In “Creativity,” he takes part in walking as performance art in Brooklyn, considers artists for whom walking as served as muse or medium, and learns about the role of walking in creative cognition. In “Spirit,” he partakes in a hike through Wales, and writes about famous pilgrimages including El Camino in Spain, the Hajj in Mecca and the Kumbh Mela in northern India. He writes about what it means to finish a pilgrimage…and what it means to quit. And the final chapter is “Family,” in which he writes about walking to school with his children—particularly after they were mowed down by an SUV (and it’s always an SUV, isn’t it?) at their local crosswalk. What can we do to make streets safer for children to walk to school, for everyone to walk safely? He cites surprising benefits to walking to school—not just time for conversation and physical fitness, but studies showing that children who walk to school are more deeply connected to their communities geographically and psychologically. And he writes about walking with his children, hikes through nature—how this has always been part of their experience as a family. What it gives them: time, the moment, right now.

the-silver-button

And that’s the thing about walking—these vast ramifications, but it often comes down to a little hand in yours, always ordinary until it comes to a tiny person’s miraculous first step.
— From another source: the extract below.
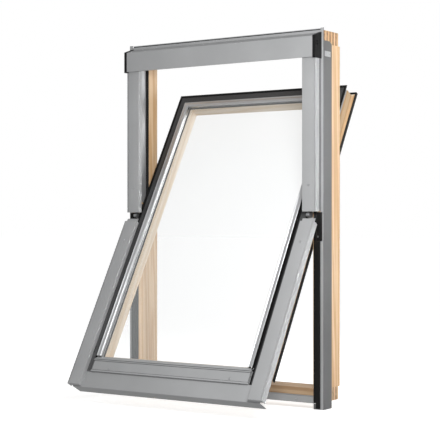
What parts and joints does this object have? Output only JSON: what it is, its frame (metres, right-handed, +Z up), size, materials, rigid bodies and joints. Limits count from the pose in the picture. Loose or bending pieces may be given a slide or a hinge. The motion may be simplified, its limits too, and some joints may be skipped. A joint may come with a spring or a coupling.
{
  "type": "roof window",
  "caption": "Centre-pivot roof window: pine frame and glazed pine sash, standing open, with folded grey aluminium claddings, covers, apron and top casing.",
  "frame": {"origin": "centre of the underside of the wooden frame, halfway through the depth of its jambs", "axes": "+Z up the window, from the sill to the head; +Y from the weather side into the room; +X to the right seen from outside"},
  "size_m": [0.7832, 0.6431, 1.21],
  "materials": {
    "pine": "clear-varnished laminated pine, satin",
    "grey_cladding": "folded aluminium sheet, matt mid-grey coating",
    "mill_aluminium": "natural anodised aluminium, satin",
    "dark_profile": "dark grey coated profile, matt",
    "seal_rubber": "black extruded rubber, matt",
    "black_plastic": "black moulded plastic, matt",
    "glass": "clear sealed double glazing",
    "steel": "zinc-plated steel"
  },
  "bodies": {
    "frame": {"jamb_left": "pine", "jamb_right": "pine", "head": "pine", "sill": "pine", "head_stop": "pine", "side_cladding_left": "grey_cladding", "side_cladding_right": "grey_cladding", "head_cladding": "grey_cladding", "sill_cladding": "grey_cladding", "head_seal": "seal_rubber", "head_lip": "mill_aluminium", "hood": "grey_cladding", "hood_cap_left": "black_plastic", "hood_cap_right": "black_plastic", "upper_cover_left": "grey_cladding", "upper_cover_right": "grey_cladding", "frame_gasket_left": "seal_rubber", "frame_gasket_right": "seal_rubber", "inner_gasket_left": "seal_rubber", "inner_gasket_right": "seal_rubber", "jamb_strip_left": "mill_aluminium", "jamb_strip_right": "mill_aluminium", "hinge_plate_left": "steel", "hinge_plate_right": "steel", "pivot_pin_left": "steel", "pivot_pin_right": "steel", "hinge_cap_left": "black_plastic", "hinge_cap_right": "black_plastic", "blank_plate": "mill_aluminium", "latch_keeper": "steel", "frame_screws": "steel"},
    "sash": {"stile_left": "pine", "stile_right": "pine", "top_rail": "pine", "bottom_rail": "pine", "outer_pane": "glass", "inner_pane": "glass", "pane_spacer": "steel", "inner_glazing_gasket": "seal_rubber", "outer_glazing_gasket": "seal_rubber", "glazing_profile_left": "mill_aluminium", "glazing_profile_right": "mill_aluminium", "glazing_profile_top": "mill_aluminium", "glazing_profile_bottom": "grey_cladding", "edge_profile_left": "dark_profile", "edge_profile_right": "dark_profile", "edge_profile_top": "dark_profile", "sash_gasket": "seal_rubber", "flange_seal": "seal_rubber", "lower_cover_left": "grey_cladding", "lower_cover_right": "grey_cladding", "apron": "grey_cladding", "cover_clips": "black_plastic", "hinge_arm_left": "steel", "hinge_arm_right": "steel", "sash_screws": "steel", "handle_rose": "steel"},
    "handle": {"handle_lever": "steel", "handle_spindle": "steel"},
    "latch": {"latch_bolt": "steel"}
  },
  "joints": [
    {"name": "sash_pivot", "type": "hinge", "parent": "frame", "child": "sash", "pos_m": [0, -0.074, 0.594], "axis": [-1, 0, 0], "range_deg": [-29.5, 105.5]},
    {"name": "handle_turn", "type": "hinge", "parent": "sash", "child": "handle", "pos_m": [0, -0.2624, 0.09854], "axis": [0, -0.8704, 0.4924], "range_deg": [0, 90]},
    {"name": "latch_slide", "type": "slide", "parent": "sash", "child": "latch", "axis": [0, -0.4924, -0.8704], "range_m": [0, 0.0141]}
  ],
  "couplings": [
    {"joint": "latch_slide", "follows": "handle_turn", "m_per_rad": 0.0089}
  ]
}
In our family, we don’t have a car, and so the decision to walk to school isn’t one we ever have to think about. A few times a year, they have a “Walk to School Day” at the school, and we think this is funny, the same way I thought it was funny when someone declared 2014 the year to read women writers. Last year when I wrote about the Rebecca Solnit book (and its companion—the picture book The Silver Button by Bob Graham), Harriet was only 4 and finding the walk to school a bit of a struggle, whereas her legs are longer now and she’s used to it—particularly when she’s unencumbered by snow pants, the walk is not a slog at all. “I was born to walk,” she told me this morning, because she is impressionable, and can read book jackets now, and I’ve been talking a lot about this one. It’s a book whose connections to the world are so multitudinous that you keep putting it down as you’re reading to share something fascinating, and then when the book is done, you go out walking down the street, and the connections all come back to the other way.

Iris, who is not quite 2, is a different creature than her sister was, bipedally speaking. She wants to walk everywhere, shouting “Walkie! Walkie!” if we dare constrain her in her stroller, and she doesn’t just want to walk—she does walk. Last Tuesday, she walked down Bloor Street from Spadina to Bay. It’s her favourite thing in the world—she seems to know everything in Rubinstein’s book innately—to be motoring on her own steam, and so completely free.

6 thoughts on “Born to Walk by Dan Rubinstein”

  1. JK says:

    Thanks so much for writing about this one, Kerry — it’s a pleasure to read, as always.
    I’m so excited about this one; it really is hard to stop talking about, but I’m glad I’ll be able to discuss it with people now, instead of just rambling at them about it!

  2. Patricia says:

    I also felt deeply about Wanderlust, and your review of Born to Walk articulates so many things I feel about the joys of walking, I can’t wait to get my hands on it!

  3. Maia says:

    Lovely post. Must get this book. We’re a car-free family, and trample happily all over the city.

  4. Rubinstein just gets it, doesn’t he? I’m a die hard walker and he articulates so much of what i believe so well. Loved this book.

    1. Kerry says:

      It was really terrific. Keeps running through my mind!

  5. Present Occupant says:

    Born To Walk articulates what I love about the act of walking, and why I love it. And it delineates what humanity needs in order to create and sustain walkable, livable cities and towns. I also value Rubenstein’s mentions of others’ concepts, i.e., soft fascination (Kaplans), slow living (Honoré). Since finishing it, referring to Rubenstein’s bibliography for titles I might explore, I’ve read Walkable City, The Walkable City, The Places in Between. After walking, I suppose reading’s what I enjoy most. Although, movies. Have you seen Tracks?